--- Start Source material ---

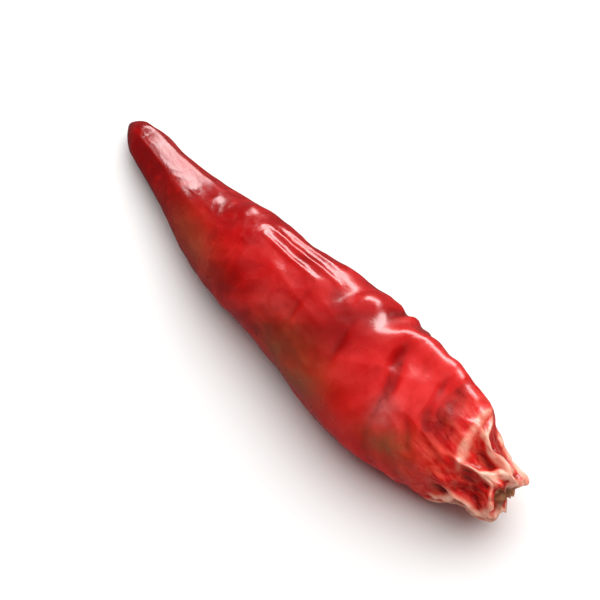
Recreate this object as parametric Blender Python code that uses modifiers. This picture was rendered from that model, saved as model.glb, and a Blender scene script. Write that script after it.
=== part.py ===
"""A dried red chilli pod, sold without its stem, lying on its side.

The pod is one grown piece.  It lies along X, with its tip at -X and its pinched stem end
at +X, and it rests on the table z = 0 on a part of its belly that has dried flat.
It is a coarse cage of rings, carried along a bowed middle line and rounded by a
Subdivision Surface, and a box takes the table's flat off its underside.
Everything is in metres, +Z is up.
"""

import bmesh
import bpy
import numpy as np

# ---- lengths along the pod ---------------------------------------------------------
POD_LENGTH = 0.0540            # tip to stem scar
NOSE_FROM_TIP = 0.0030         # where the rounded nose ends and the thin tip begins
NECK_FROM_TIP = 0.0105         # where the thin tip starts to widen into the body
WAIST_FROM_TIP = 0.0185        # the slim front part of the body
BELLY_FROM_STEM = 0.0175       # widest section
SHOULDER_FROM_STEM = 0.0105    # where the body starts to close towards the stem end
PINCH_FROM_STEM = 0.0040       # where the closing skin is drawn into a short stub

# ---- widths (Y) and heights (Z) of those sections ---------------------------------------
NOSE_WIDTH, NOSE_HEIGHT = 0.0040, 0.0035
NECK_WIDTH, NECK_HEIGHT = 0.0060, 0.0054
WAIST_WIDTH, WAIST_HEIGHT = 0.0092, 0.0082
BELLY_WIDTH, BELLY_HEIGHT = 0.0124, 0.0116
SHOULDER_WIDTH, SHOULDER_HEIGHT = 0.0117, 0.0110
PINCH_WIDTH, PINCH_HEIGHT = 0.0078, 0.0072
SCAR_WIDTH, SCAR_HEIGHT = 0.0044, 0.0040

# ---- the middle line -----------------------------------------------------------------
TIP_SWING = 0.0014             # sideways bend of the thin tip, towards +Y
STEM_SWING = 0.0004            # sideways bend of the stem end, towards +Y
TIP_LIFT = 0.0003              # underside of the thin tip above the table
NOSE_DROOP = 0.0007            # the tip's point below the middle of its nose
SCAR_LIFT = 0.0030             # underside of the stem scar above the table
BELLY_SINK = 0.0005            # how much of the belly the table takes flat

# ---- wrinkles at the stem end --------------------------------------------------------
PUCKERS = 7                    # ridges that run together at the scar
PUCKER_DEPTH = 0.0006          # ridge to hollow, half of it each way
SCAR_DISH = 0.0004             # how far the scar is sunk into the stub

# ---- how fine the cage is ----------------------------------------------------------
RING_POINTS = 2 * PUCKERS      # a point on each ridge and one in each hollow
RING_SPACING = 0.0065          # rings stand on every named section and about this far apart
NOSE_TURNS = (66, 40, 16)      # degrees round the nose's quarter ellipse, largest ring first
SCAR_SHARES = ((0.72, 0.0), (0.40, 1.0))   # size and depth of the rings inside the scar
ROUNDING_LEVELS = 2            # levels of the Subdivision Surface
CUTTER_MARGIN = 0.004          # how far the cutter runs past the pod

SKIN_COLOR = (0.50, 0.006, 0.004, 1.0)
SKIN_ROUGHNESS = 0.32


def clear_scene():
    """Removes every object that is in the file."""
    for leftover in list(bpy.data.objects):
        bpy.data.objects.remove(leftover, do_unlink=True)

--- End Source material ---

Exercise task: Find the word "this" and list each line it appears in.

The solution:
Recreate this object as parametric Blender Python code that uses modifiers. This picture was rendered from that model, saved as model.glb, and a Blender scene script. Write that script after it.
RING_SPACING = 0.0065          # rings stand on every named section and about this far apart